Enter the process manager. A lot of alternatives exist in this space. But you
want something that can act both as a real PID 1 and also does active process
management. Phusion recommends runit
which is a perfectly fine solution. If
you are running a big distro, you can easily use Upstart or systemd
. I have
used supervisor
here extensively and can recommend its robustness, but it
doesn’t handle the other duties of PID 1 (reaping children, signals, etc).
Also, a negative is that it needs a whole Python environment which can add
25-40MB to your container size.
My new favorite in this space is Skaware’s
S6, a not-that-well-known alternative that is
dead simple to use and configure. It’s minimalist but without giving up
ability. The binaries are statically linked, very small, and each do one thing
(take that, systemd
). Installing it in your container image involves unpacking
a single tarball and dropping a config file.

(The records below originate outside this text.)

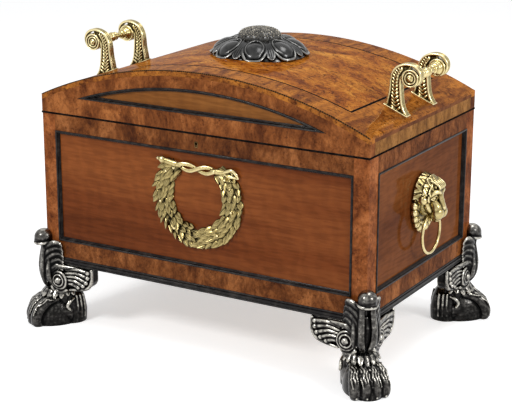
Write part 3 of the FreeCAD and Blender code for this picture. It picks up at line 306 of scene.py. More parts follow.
base_low, base_high, base_depth, base_proud = 144.0, 160.0, 28.0, 4.0
base_section = ([(base_depth, base_low), (2.0, base_low)]
                + reed((2.2, base_low + 0.2), (2.2, base_low + 4.8), 1.9)
                + reed((1.6, base_low + 5.0), (1.6, base_low + 11.4), 1.6)
                + reed((3.2, base_low + 11.8), (3.6, base_high - 0.4), 1.2)
                + [(base_proud, base_high), (base_depth, base_high)])
loops = []
for inward, z in base_section:
    x, y = half_x + base_proud - inward, half_y + base_proud - inward
    loops.append([Vector(corner) * MM for corner in ((-x, -y, z), (x, -y, z), (x, y, z), (-x, y, z))])
finish_piece("base_reeding", lofted("base", loops), ebonised, "case", ["base_moulding"])


# ---- the lid -----------------------------------------------------------------------------------------
# A coopered arch faced with golden burr, quartered inside a black line and cross-banded outside it.
# The ends are framed up like the case; the front has a sunk lens-shaped panel.

lid_joint, lid_edge, lid_rise = 490.0, 38.0, 88.5
lid_radius = (half_x ** 2 + lid_rise ** 2) / (2 * lid_rise)
lid_axis = lid_joint + lid_edge + lid_rise - lid_radius
# the black line runs this far from the middle; stain spreads beside it, and the frames begin past it
line_x, line_y, stain_reach, frame_reach = 324.0, 193.0, 2.6, 45.0


def lid_veneer():
    finish, tree, shader = new_finish("lid_burr", 0.22, coat=0.14, shine=0.0)
    where = stretched(tree)
    swirl = noise(tree, stretched(tree, (0.75, 1.0, 1.0)), 17.0, 8.0, 0.74, 0.6)
    body = ramp(tree, swirl, [(0.36, (0.13, 0.030, 0.005)), (0.46, (0.31, 0.088, 0.010)),
                              (0.54, (0.44, 0.150, 0.017)), (0.66, (0.62, 0.255, 0.036))])
    eyes = noise(tree, stretched(tree, (0.6, 1.0, 1.0)), 90.0, 7.0, 0.76, 2.0)
    speck = ramp(tree, eyes, [(0.50, (1, 1, 1)), (0.60, (0.13, 0.06, 0.03))])
    body = mixed(tree, 0.9, body, speck, "MULTIPLY")
    streaks = noise(tree, stretched(tree, (1.0, 0.25, 1.0)), 40.0, 4.0, 0.6, 0.6)
    cross = ramp(tree, streaks, [(0.38, (0.17, 0.048, 0.009)), (0.62, (0.44, 0.155, 0.022))])
    cross = mixed(tree, 0.8, cross, speck, "MULTIPLY")
    # outside the black line the grain lies across the edge
    split = add_node(tree, "ShaderNodeSeparateXYZ", {"Vector": where})
    past = []
    for axis, limit in (("X", line_x), ("Y", line_y)):
        size = maths(tree, "ABSOLUTE", split.outputs[axis])
        past.append(maths(tree, "SUBTRACT", size, limit * MM))
    outside = maths(tree, "MAXIMUM", *past)
    wood = mixed(tree, maths(tree, "GREATER_THAN", outside, 0.0), body, cross)
    # the glue and stain beside the line darken it
    at_line = maths(tree, "LESS_THAN", maths(tree, "ABSOLUTE", outside), stain_reach * MM)
    wood = mixed(tree, at_line, wood, (0.012, 0.008, 0.006))
    # inside, the arch is plain mahogany
    level = noise(tree, stretched(tree, (0.1, 1.0, 1.0)), 26.0, 5.0, 0.6)
    plain = ramp(tree, level, [(0.36, (0.075, 0.020, 0.005)), (0.64, (0.21, 0.070, 0.020))])
    from_axis = add_node(tree, "ShaderNodeMapping", {"Vector": where, "Location": (0, 0, -lid_axis * MM),
                                                     "Scale": (1, 0, 1)})
    far = add_node(tree, "ShaderNodeVectorMath", {0: from_axis.outputs[0]}, operation="LENGTH")
    under = maths(tree, "LESS_THAN", far.outputs["Value"], (lid_radius - 4) * MM)
    between_frames = maths(tree, "LESS_THAN", past[1], frame_reach * MM)
    under = maths(tree, "MULTIPLY", under, between_frames)
    coloured(tree, shader, mixed(tree, under, wood, plain))
    bumped(tree, shader, swirl, 0.05, 0.0006)
    return finish


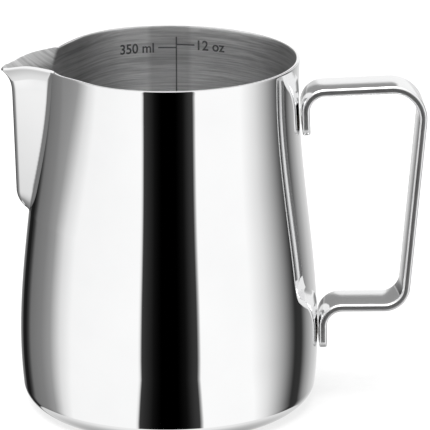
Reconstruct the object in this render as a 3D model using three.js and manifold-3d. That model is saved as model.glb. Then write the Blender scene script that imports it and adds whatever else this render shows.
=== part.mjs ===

One final point in this section. If you’re not running a distributed scheduler, you owe it to yourself to use a process manager, even if there’s only one other process in your container. Without something managing your application health, you’re relying on Docker to restart your dead container for you. My experience says that’s a much worse than 50-50 proposition. A process manager will make sure your container stays where you put it. Without one, you’re on an upside down roller coaster with no safety bar.
Conclusion
That’s some coverage of a few simple ideas that can have a big impact on the reliability and sustainability of your Docker images. Docker is a great tool but getting the platform right around is not trivial. This advice is based on two years of real production Docker use where we shipped 75+ application deployments on Docker per day. It should stand you in good stead.